Jai Bhim is a classic among the genre of movies in India. It ought to be selected as India’s entry for the Oscars. The film has captured the public imagination in more ways than many would have thought and hopefully, has persuaded people in power to generate reform ideas that can change lives. Jai Bhim also recognized the important role of lawyers and judges in upholding justice as the institutions of justice are the last bastion of hope between victims of crime and abuse of power believing in the rule of law to seek justice as opposed to resorting to violence and challenging our institutions while undermining the existing legal and constitutional order.
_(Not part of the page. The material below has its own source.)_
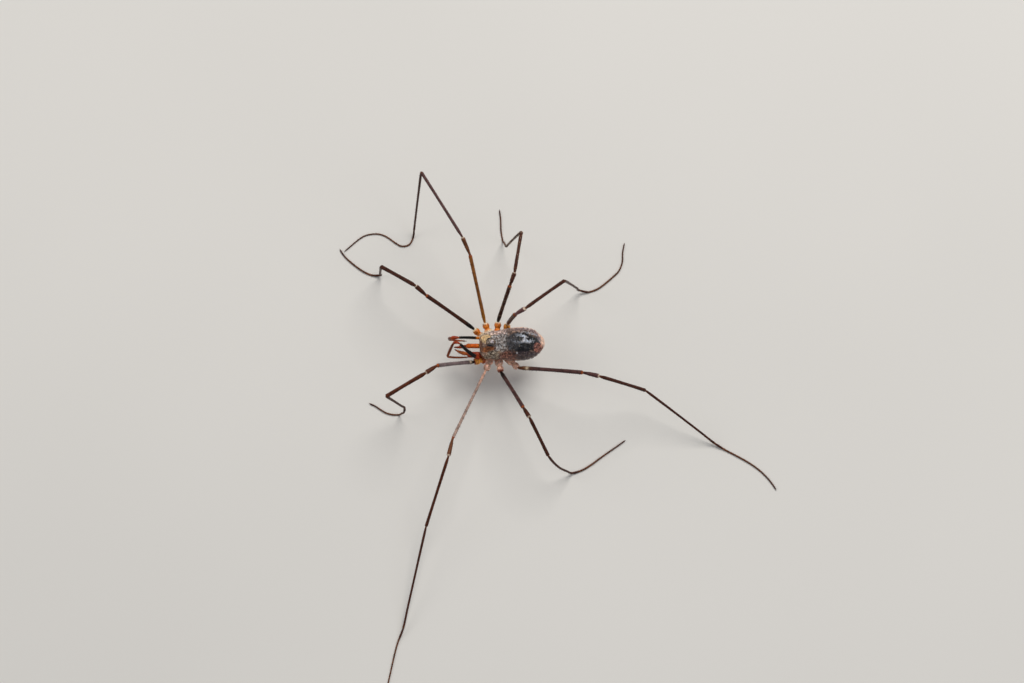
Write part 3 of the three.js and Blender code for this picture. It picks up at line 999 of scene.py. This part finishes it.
# Pose as in the solids: hip from the body's middle, then headings and slopes of femur, patella, tibia and
# metatarsus, the headings of the tarsus's equal stretches, and how many of them come down to the ground.
legs = {
    "right_1": {
        "hip": (-3.2, 1.35),
        "heading": (151, 141, 145, 121),
        "climb": (33, 21, -24.5, -84),
        "toes": (174, 157, 146, 141, 136, 124),
        "drop": 1,
        "femur": ("black", "dark"),
        "patella": "dark",
    },
    "right_2": {
        "hip": (-2.3, 1.9),
        "heading": (105, 115, 121, -105),
        "climb": (50, 24, -5, -70),
        "toes": (-101, -117, -168, 150, 144, 156, 178, -166, -146, -139, -138),
        "drop": 1,
        "femur": ("golden", "amber"),
        "patella": "brown",
        "lower": "plum",  # tone of its tibia
    },
    "right_3": {
        "hip": (-1.2, 2.0),
        "heading": (65, 70, 81, -174.5),
        "climb": (58, 10, -5, -74),
        "toes": (105, 106, 104, 99, 92, 96),
        "drop": 3,
        "femur": ("black", "dark"),
        "patella": "dark",
        "pale": 0.4,  # share of its spines that are pale
    },
    "right_4": {
        "hip": (-0.35, 1.85),
        "heading": (-50.5, 16, 42.5, 35.5),
        "climb": (81.5, 53, -30.5, -77),
        "toes": (-2, 20, 36, 41, 46, 69, 87, 80),
        "drop": 1,
        "femur": ("brown", "dark"),
        "patella": "purple",
    },
    "left_1": {
        "hip": (-3.2, -1.5),
        "heading": (-157, -144, -153, -1.5),
        "climb": (53, 13, -21, -72.5),
        "toes": (-105, 176, 168, 178, 165, 150, 146, 154),
        "drop": 3,
        "femur": ("black", "mauve"),
        "patella": "chestnut",
        "lower": "chestnut",
        "paintedHighlight": 0.14,  # where a painted highlight lies on the top of its femur
    },
    "left_2": {
        "hip": (-2.2, -2.2),
        "heading": (-113.5, -102, -110, -103),
        "climb": (18, 14, -34, -11.5),
        "toes": (-111, -104, -102, -102, -100, -96),
        "drop": 1,
        "femur": ("salmon", "tan"),
        "patella": "brown",
        "lower": "chestnut",
        "slim": 0.8,
    },
    "left_3": {
        "hip": (-0.95, -2.35),
        "heading": (-62, -61, -62, -17),
        "climb": (29, 22, -24, -62.5),
        "toes": (18, 31, 37, 36, 35, 36),
        "drop": 1,
        "femur": ("black", "plum"),
        "patella": "dark",
        "sway": (-0.1, -0.28, 0),  # sideways bow of its metatarsus
    },
    "left_4": {
        "hip": (0.5, -2.0),
        "heading": (-12, -16, -7, -33),
        "climb": (31, 14, -40, -24.5),
        "toes": (-30, -28, -30, -36, -45, -55),
        "drop": 1,
        "femur": ("brown", "plum"),
        "patella": "plum",
        "paintedHighlight": 0.16,
    },
}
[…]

Jai Bhim, I believe should be watched by every law student, lawyer, police officer, judge, MLA, MP, and people who exercise public powers, besides other members of the society at large as the movie awakens the human conscience and the inherent sense of justice that is deeply embedded in humanity. The protagonist of the movie, “Justice”, at last wins the struggle, but these struggles to seek justice will have to continue. Jai Bhim has done justice to what one of India’s greatest film makers, Satyajit Ray, had observed: “…Somehow I feel that an ordinary person–the man in the street if you like – is a more challenging subject for exploration than people in the heroic mold. It is the half shades, the hardly audible notes that I want to capture and explore.”